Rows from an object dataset
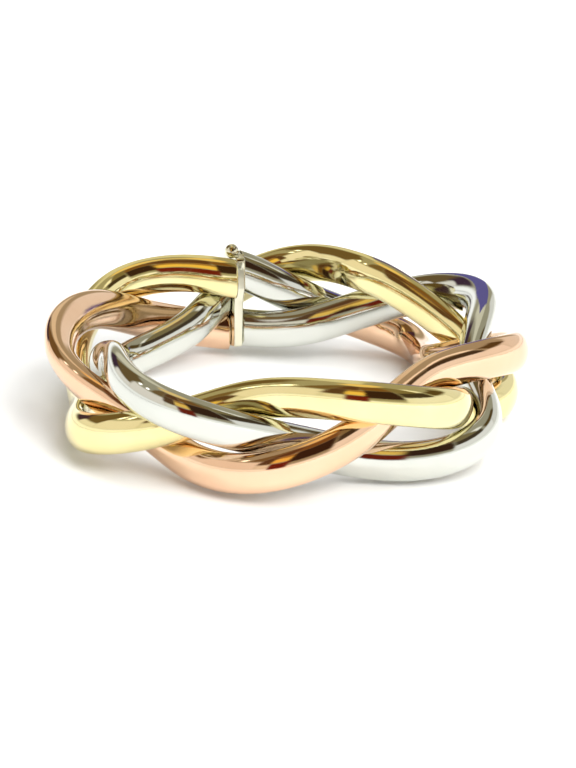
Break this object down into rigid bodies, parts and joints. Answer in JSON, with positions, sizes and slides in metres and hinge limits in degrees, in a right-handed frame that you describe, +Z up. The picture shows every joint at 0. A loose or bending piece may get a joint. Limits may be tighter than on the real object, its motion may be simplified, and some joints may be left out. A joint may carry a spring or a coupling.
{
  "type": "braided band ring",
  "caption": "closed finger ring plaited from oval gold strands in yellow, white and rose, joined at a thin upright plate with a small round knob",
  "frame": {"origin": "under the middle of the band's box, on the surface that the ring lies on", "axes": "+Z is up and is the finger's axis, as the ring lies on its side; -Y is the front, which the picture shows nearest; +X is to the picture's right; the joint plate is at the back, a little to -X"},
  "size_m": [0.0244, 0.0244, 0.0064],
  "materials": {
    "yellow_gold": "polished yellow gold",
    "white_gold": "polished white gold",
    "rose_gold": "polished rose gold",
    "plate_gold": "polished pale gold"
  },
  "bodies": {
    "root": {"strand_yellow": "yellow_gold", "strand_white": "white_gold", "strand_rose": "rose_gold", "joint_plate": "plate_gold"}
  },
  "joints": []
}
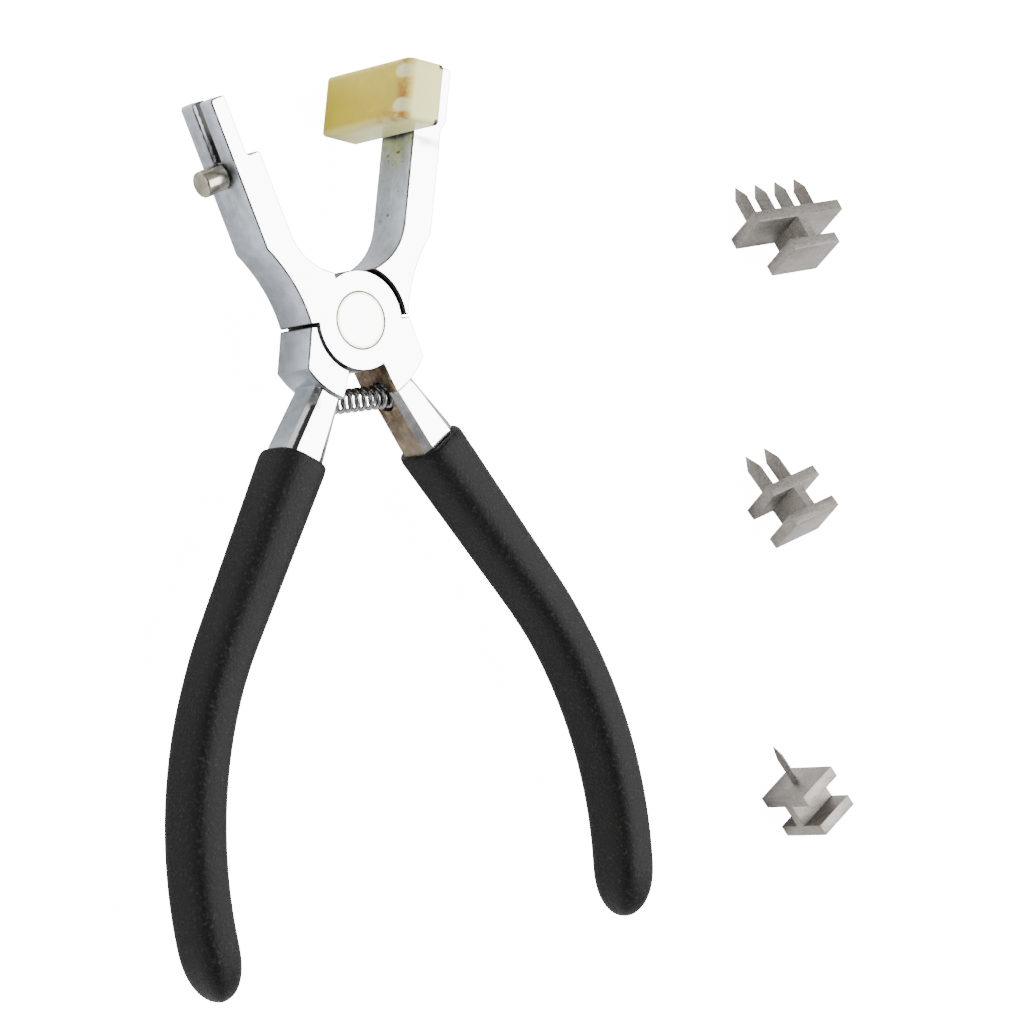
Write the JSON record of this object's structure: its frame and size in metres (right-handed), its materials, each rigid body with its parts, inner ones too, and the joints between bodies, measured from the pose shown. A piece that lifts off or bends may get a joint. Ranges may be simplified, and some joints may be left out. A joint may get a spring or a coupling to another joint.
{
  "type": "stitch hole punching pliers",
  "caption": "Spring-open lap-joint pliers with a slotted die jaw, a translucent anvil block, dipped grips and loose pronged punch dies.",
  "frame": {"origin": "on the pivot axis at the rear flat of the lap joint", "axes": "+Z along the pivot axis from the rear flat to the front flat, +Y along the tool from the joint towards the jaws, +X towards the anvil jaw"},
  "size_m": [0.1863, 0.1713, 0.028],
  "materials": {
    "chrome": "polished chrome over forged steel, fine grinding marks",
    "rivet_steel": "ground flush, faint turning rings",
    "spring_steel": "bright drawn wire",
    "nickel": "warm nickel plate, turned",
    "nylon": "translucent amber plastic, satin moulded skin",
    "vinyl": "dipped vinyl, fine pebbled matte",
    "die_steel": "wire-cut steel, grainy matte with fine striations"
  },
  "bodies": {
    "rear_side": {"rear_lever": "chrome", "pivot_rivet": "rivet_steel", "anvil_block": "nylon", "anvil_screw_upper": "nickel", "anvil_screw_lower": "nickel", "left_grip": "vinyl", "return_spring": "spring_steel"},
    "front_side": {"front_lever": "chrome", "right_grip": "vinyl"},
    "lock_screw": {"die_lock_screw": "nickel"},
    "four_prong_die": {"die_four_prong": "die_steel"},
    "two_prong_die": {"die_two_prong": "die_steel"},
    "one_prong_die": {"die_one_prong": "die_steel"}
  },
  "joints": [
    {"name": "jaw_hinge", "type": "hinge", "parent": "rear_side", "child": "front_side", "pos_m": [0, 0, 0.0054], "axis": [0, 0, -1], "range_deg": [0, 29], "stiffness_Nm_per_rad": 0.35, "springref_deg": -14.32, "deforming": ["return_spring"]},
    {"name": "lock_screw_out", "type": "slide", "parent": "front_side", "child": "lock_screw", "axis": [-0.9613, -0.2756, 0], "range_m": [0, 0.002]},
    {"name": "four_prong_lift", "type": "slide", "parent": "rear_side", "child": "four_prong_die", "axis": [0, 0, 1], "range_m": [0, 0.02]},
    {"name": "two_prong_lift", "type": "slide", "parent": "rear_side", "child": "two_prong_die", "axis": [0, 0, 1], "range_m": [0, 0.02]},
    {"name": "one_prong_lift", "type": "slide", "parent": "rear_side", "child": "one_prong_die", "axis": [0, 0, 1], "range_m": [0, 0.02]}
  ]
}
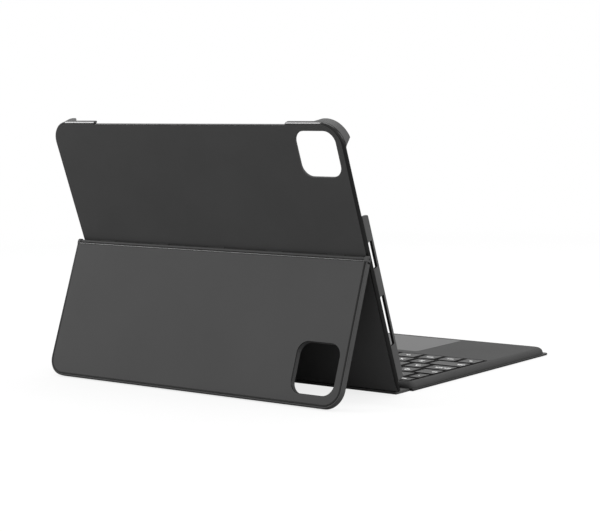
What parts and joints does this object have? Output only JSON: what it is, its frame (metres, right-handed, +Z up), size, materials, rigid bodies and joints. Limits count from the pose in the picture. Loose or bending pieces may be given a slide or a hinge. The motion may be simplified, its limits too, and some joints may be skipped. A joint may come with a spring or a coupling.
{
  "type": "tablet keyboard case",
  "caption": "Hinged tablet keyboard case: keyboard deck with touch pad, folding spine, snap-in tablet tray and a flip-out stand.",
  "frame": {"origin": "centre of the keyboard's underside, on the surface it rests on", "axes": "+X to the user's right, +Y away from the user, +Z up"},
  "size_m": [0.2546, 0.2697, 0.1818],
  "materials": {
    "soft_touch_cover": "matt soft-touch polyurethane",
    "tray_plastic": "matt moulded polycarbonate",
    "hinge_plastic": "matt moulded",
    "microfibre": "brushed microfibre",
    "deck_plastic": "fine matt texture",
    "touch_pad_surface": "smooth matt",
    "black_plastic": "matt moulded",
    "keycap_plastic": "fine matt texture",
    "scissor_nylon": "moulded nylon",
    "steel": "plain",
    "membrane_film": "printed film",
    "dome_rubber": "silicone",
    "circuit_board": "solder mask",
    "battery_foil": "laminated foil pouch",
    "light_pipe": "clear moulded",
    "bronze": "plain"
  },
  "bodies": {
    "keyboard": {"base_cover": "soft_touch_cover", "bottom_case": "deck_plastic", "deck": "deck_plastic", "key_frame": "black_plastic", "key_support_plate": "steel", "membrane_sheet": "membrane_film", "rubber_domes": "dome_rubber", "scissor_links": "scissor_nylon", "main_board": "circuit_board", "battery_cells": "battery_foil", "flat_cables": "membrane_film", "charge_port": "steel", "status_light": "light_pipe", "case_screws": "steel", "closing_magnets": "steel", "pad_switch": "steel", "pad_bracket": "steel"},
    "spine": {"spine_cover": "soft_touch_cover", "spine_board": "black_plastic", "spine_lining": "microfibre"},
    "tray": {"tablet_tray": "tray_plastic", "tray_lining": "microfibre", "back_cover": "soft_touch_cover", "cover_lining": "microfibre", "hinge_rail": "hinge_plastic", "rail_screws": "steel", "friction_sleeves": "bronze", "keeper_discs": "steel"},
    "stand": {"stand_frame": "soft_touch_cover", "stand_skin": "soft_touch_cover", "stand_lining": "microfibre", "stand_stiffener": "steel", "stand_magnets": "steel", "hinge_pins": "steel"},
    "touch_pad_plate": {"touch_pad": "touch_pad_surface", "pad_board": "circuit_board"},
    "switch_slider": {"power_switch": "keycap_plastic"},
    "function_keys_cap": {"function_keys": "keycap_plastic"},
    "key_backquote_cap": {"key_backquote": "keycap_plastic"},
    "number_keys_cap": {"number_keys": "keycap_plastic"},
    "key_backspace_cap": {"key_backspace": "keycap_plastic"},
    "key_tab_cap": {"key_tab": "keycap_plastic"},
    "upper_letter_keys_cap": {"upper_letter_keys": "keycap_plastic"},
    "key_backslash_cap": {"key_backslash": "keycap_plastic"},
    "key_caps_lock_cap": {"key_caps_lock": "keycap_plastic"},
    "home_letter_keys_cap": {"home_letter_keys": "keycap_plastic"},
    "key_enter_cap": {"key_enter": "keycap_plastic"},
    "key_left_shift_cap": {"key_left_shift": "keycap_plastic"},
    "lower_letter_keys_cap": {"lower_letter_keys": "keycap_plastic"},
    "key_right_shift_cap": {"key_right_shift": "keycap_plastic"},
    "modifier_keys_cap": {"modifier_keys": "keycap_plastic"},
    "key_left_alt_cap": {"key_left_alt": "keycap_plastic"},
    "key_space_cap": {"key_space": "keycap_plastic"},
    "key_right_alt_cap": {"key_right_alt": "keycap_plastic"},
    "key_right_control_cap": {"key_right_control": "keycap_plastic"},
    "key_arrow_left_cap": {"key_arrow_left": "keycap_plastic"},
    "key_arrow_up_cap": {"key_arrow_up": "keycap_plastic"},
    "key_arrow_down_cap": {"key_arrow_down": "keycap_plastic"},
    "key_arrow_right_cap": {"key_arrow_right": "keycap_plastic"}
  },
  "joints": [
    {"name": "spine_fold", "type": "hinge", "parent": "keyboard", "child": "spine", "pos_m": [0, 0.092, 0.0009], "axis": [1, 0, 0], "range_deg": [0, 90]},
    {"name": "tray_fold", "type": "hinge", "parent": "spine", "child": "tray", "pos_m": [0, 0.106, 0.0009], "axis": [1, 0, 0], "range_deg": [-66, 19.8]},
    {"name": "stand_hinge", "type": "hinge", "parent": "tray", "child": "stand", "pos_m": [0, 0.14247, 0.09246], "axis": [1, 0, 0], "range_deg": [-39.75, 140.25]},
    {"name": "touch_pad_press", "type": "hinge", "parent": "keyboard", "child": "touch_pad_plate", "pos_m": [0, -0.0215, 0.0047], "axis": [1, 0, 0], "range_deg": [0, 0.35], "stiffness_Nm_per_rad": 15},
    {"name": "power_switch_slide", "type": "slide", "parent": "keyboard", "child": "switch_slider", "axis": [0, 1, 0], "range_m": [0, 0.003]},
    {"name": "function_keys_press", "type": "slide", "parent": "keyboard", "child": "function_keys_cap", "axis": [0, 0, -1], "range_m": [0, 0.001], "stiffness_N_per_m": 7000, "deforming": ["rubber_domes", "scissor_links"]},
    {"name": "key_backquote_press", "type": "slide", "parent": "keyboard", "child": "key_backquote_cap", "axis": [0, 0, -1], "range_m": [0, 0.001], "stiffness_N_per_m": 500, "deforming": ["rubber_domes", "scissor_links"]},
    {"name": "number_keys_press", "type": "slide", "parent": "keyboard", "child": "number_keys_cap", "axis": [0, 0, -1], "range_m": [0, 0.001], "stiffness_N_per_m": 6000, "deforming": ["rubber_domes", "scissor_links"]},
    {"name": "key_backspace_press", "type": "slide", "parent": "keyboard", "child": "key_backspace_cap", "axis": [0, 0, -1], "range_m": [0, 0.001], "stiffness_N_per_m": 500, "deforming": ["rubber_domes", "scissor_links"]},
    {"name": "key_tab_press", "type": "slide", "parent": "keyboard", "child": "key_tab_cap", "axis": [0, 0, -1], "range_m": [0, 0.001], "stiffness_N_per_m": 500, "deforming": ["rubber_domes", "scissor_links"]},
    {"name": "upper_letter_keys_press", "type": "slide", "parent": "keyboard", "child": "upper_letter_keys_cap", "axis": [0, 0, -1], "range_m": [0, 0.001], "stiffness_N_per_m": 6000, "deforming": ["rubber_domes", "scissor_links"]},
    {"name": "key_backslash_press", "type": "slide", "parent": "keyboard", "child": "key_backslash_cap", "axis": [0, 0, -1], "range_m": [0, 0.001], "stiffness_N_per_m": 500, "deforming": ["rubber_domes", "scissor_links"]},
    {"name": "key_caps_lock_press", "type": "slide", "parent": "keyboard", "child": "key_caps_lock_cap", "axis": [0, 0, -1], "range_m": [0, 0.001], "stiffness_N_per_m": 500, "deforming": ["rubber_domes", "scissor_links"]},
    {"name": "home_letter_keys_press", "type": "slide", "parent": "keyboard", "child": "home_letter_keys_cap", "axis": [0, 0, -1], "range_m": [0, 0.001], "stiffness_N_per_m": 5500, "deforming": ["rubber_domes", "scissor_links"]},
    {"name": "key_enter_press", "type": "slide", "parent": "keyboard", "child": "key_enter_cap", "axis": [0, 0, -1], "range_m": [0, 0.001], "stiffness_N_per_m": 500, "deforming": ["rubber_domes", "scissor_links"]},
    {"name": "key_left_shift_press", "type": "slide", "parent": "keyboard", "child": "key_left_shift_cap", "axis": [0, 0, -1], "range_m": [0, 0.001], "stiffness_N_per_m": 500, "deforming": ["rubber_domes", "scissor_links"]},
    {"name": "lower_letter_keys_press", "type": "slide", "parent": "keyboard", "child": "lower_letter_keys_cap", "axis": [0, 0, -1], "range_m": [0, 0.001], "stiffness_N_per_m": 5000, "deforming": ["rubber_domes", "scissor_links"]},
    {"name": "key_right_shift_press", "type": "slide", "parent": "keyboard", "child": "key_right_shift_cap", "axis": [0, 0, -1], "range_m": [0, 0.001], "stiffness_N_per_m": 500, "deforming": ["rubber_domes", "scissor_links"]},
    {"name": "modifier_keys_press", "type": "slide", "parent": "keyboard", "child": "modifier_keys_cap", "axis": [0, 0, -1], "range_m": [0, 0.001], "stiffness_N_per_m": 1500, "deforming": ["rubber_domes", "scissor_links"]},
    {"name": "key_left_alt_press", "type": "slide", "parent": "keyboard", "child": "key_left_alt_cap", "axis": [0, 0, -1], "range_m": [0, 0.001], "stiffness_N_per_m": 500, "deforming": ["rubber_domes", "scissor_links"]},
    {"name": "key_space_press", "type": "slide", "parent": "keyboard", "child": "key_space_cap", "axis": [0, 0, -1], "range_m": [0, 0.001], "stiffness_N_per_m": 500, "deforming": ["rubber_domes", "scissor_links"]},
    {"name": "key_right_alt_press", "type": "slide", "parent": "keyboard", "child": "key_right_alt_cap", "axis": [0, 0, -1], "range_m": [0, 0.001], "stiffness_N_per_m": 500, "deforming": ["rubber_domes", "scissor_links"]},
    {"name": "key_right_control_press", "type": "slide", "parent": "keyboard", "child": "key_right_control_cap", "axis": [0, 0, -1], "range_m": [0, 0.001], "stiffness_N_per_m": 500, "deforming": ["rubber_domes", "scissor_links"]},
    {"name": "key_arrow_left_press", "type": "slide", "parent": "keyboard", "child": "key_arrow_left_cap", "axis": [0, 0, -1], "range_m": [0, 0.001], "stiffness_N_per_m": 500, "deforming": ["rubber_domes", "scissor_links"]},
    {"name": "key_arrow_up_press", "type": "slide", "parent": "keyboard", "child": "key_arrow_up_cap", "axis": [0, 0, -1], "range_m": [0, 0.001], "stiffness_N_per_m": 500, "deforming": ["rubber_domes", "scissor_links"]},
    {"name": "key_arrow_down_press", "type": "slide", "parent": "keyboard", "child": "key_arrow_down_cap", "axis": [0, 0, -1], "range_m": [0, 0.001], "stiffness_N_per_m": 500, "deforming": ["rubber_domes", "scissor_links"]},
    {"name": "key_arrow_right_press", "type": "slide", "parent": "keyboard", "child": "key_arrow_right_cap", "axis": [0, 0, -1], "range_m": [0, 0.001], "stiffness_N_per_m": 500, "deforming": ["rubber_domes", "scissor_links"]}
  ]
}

_Task to complete_
For each line above that contains the word "shows", copy that line.

_Solution to the problem_
Break this object down into rigid bodies, parts and joints. Answer in JSON, with positions, sizes and slides in metres and hinge limits in degrees, in a right-handed frame that you describe, +Z up. The picture shows every joint at 0. A loose or bending piece may get a joint. Limits may be tighter than on the real object, its motion may be simplified, and some joints may be left out. A joint may carry a spring or a coupling.
  "frame": {"origin": "under the middle of the band's box, on the surface that the ring lies on", "axes": "+Z is up and is the finger's axis, as the ring lies on its side; -Y is the front, which the picture shows nearest; +X is to the picture's right; the joint plate is at the back, a little to -X"},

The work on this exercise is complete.